>> start SUPPLIED INFORMATION

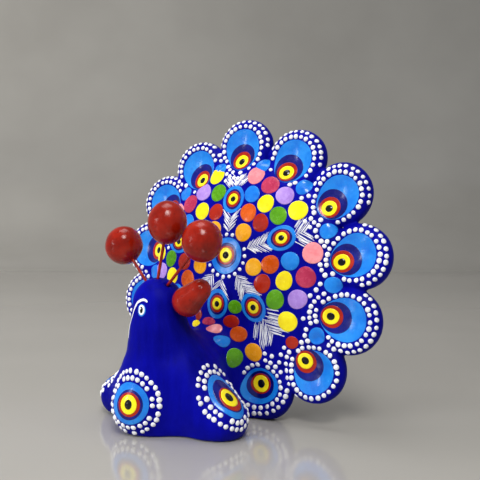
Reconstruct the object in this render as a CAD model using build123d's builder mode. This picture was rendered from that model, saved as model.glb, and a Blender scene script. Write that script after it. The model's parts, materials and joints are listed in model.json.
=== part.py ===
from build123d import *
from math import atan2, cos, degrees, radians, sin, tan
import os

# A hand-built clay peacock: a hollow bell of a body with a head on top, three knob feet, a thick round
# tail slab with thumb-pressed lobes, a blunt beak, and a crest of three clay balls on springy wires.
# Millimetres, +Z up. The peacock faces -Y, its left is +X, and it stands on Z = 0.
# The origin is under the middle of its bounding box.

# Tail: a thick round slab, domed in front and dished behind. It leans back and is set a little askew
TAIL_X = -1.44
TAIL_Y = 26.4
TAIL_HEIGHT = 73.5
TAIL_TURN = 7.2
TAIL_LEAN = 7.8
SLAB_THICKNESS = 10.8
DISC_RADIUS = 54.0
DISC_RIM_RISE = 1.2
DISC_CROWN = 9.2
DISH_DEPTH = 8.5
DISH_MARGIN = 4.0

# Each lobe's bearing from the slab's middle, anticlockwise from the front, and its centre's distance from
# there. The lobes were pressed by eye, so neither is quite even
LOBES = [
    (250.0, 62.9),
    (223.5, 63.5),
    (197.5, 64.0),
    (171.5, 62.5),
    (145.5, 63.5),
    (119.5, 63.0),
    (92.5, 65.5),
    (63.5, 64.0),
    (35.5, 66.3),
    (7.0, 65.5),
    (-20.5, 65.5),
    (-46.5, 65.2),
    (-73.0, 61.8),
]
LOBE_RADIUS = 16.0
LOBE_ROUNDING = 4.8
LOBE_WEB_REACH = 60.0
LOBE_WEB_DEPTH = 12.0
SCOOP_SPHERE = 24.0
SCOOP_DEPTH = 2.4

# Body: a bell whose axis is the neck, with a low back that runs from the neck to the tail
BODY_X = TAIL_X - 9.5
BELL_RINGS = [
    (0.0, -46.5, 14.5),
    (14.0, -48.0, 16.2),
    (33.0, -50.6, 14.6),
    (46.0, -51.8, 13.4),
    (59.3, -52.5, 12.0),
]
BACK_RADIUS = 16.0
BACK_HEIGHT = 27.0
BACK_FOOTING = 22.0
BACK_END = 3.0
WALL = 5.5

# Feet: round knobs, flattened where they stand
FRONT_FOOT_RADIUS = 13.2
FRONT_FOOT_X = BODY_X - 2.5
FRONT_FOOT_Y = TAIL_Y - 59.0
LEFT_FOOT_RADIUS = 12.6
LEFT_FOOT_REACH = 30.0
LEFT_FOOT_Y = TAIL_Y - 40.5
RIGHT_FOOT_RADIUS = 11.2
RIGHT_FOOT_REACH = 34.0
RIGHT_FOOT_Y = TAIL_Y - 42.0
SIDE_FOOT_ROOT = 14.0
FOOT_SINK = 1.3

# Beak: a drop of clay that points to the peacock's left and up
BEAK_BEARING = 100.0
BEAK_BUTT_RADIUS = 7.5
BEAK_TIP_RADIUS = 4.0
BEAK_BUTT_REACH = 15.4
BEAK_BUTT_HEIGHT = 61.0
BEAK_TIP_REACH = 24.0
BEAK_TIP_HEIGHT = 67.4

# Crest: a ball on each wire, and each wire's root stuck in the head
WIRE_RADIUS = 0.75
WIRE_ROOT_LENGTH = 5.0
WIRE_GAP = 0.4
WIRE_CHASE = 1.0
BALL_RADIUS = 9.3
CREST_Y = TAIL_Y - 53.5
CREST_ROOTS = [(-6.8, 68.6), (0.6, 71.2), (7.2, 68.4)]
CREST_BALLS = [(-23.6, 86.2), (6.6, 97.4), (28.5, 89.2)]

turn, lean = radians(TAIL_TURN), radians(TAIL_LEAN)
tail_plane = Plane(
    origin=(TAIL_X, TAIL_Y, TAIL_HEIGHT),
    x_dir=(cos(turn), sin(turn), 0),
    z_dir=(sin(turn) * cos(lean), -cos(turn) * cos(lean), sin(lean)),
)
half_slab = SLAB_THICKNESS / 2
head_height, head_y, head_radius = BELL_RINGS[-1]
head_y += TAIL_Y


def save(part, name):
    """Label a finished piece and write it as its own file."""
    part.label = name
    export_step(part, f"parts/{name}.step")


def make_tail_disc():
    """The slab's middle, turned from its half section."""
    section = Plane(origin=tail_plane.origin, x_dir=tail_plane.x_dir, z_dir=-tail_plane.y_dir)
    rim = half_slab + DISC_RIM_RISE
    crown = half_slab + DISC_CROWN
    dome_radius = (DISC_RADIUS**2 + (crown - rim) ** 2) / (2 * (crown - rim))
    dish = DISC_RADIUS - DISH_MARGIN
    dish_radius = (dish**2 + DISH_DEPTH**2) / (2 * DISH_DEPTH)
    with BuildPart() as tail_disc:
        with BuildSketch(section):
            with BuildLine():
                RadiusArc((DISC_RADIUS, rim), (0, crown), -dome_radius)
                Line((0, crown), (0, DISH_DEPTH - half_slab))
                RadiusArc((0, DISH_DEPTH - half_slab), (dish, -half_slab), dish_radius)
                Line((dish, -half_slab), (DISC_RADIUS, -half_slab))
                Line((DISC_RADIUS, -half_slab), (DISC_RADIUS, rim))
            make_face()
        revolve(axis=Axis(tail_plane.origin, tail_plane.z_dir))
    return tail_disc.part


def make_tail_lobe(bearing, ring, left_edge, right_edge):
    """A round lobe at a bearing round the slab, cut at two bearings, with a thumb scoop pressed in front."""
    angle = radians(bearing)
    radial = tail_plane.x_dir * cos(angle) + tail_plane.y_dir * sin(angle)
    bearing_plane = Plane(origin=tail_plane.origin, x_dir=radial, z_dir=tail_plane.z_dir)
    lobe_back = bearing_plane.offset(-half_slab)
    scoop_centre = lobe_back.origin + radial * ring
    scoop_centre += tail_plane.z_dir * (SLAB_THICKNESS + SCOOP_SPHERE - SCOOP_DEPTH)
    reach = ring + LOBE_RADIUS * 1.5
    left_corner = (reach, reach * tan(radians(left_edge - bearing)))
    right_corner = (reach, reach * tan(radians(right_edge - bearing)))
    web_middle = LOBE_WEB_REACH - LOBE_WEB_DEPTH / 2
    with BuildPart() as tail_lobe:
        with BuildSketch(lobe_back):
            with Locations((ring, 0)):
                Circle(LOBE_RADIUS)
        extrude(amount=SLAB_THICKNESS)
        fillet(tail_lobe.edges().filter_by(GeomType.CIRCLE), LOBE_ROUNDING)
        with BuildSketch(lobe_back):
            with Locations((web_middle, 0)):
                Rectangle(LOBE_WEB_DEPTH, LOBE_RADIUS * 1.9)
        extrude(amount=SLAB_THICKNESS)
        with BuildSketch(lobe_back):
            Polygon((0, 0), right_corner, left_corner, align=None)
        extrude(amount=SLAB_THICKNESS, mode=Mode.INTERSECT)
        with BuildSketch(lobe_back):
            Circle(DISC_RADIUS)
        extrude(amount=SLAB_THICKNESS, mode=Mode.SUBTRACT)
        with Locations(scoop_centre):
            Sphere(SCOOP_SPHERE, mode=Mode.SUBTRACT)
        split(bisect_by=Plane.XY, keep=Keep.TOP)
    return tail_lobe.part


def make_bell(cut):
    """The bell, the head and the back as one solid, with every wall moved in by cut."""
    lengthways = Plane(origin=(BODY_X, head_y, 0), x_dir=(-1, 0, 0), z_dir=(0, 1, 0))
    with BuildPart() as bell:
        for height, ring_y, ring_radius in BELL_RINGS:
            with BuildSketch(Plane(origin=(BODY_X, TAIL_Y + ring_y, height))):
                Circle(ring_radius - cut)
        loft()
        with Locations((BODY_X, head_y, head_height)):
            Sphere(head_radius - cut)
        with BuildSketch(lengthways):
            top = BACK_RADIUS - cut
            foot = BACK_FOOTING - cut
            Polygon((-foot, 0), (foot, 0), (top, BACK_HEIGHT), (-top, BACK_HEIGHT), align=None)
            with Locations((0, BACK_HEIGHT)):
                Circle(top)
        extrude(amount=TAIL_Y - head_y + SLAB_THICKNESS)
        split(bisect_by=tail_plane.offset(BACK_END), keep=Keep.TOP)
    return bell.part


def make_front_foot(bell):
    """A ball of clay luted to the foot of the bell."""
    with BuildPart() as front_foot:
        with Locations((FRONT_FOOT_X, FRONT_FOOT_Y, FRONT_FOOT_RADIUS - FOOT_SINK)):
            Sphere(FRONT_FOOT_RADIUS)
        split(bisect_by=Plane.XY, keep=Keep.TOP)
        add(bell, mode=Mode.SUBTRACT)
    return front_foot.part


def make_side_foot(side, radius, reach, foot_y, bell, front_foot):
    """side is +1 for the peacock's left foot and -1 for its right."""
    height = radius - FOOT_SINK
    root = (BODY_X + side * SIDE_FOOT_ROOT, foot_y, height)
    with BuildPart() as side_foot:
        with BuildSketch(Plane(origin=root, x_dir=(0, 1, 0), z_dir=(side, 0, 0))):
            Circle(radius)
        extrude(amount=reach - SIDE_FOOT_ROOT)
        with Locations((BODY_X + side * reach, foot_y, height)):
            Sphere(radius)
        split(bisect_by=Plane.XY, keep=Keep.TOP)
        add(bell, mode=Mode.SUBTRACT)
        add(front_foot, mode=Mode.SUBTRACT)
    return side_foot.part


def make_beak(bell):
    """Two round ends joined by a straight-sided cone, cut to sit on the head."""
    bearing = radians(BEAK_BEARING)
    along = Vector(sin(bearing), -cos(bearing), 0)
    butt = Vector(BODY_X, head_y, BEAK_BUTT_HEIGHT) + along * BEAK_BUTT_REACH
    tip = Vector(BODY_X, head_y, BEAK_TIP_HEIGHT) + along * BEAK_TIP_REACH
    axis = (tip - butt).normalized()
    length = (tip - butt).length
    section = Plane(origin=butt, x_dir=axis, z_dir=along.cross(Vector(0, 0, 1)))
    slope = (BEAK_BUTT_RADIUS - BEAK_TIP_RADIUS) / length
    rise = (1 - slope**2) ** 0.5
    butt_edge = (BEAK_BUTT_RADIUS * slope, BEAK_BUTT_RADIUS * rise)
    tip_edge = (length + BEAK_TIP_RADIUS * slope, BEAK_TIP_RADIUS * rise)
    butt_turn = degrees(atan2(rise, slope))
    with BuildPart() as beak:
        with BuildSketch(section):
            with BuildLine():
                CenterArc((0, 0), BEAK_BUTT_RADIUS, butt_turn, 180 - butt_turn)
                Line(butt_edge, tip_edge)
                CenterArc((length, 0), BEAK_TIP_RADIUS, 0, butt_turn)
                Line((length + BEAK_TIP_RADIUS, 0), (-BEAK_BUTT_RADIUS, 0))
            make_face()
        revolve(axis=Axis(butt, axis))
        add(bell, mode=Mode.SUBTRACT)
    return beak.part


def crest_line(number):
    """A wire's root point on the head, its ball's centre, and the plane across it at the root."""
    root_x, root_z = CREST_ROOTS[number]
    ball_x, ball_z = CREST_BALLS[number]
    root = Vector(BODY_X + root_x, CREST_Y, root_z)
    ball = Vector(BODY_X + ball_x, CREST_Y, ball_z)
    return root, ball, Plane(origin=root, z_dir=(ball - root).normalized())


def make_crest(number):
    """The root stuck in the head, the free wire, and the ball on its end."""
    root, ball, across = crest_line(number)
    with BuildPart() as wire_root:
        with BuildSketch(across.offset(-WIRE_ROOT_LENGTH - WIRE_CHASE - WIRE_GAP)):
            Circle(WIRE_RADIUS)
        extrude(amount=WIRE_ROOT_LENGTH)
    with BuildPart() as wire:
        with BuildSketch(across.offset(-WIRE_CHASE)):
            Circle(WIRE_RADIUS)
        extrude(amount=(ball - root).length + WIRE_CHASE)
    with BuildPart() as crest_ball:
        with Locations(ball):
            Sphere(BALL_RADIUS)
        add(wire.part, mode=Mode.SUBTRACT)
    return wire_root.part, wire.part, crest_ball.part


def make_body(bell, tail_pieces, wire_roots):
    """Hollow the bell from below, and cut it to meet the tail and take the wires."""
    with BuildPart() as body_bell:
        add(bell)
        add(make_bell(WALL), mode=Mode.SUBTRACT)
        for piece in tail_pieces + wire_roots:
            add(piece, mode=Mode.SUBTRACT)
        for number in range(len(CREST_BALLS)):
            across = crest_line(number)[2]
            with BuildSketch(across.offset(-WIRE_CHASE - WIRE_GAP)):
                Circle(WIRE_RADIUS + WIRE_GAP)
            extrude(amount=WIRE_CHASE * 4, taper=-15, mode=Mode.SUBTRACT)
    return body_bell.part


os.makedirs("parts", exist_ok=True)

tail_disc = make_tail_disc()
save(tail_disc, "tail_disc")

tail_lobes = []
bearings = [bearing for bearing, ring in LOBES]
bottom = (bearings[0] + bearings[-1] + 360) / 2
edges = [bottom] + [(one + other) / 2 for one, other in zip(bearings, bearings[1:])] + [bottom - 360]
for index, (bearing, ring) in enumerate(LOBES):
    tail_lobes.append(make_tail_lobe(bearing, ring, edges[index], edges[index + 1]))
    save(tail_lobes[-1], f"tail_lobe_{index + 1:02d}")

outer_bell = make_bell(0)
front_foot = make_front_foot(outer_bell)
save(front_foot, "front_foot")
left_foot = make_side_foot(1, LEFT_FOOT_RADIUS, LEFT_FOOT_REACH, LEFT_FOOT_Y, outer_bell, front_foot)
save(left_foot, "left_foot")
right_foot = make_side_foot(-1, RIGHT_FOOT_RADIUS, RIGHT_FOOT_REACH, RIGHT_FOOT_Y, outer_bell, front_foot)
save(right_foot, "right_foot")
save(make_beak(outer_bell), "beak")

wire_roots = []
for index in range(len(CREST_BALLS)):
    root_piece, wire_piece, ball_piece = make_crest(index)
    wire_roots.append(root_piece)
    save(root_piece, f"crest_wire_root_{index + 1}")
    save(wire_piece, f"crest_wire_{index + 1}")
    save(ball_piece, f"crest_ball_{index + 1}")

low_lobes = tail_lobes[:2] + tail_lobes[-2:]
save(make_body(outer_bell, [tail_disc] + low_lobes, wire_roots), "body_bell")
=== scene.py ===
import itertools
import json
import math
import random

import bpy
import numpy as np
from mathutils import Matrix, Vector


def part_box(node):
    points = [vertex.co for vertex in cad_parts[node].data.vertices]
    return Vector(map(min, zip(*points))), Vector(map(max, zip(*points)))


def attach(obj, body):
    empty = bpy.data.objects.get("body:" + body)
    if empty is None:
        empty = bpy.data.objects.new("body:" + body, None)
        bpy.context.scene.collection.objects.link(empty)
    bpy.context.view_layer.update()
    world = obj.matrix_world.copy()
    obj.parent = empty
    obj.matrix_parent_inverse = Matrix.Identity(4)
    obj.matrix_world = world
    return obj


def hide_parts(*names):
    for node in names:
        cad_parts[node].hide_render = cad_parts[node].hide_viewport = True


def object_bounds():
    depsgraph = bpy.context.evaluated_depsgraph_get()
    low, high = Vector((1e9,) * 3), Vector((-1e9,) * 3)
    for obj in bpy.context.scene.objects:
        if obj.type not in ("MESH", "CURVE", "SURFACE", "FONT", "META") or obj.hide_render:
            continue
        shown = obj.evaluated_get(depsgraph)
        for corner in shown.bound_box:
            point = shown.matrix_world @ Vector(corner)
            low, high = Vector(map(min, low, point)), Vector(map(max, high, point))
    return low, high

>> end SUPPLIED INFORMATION

__WHAT THE TASK ASKS__. Exactly reproduce the lines that run from the line bearing "wire_roots = []" through the line bearing "bpy.context.scene.collection.objects.link(empty)", with both end lines included.

__ANSWER__.
wire_roots = []
for index in range(len(CREST_BALLS)):
    root_piece, wire_piece, ball_piece = make_crest(index)
    wire_roots.append(root_piece)
    save(root_piece, f"crest_wire_root_{index + 1}")
    save(wire_piece, f"crest_wire_{index + 1}")
    save(ball_piece, f"crest_ball_{index + 1}")

low_lobes = tail_lobes[:2] + tail_lobes[-2:]
save(make_body(outer_bell, [tail_disc] + low_lobes, wire_roots), "body_bell")
=== scene.py ===
import itertools
import json
import math
import random

import bpy
import numpy as np
from mathutils import Matrix, Vector


def part_box(node):
    points = [vertex.co for vertex in cad_parts[node].data.vertices]
    return Vector(map(min, zip(*points))), Vector(map(max, zip(*points)))


def attach(obj, body):
    empty = bpy.data.objects.get("body:" + body)
    if empty is None:
        empty = bpy.data.objects.new("body:" + body, None)
        bpy.context.scene.collection.objects.link(empty)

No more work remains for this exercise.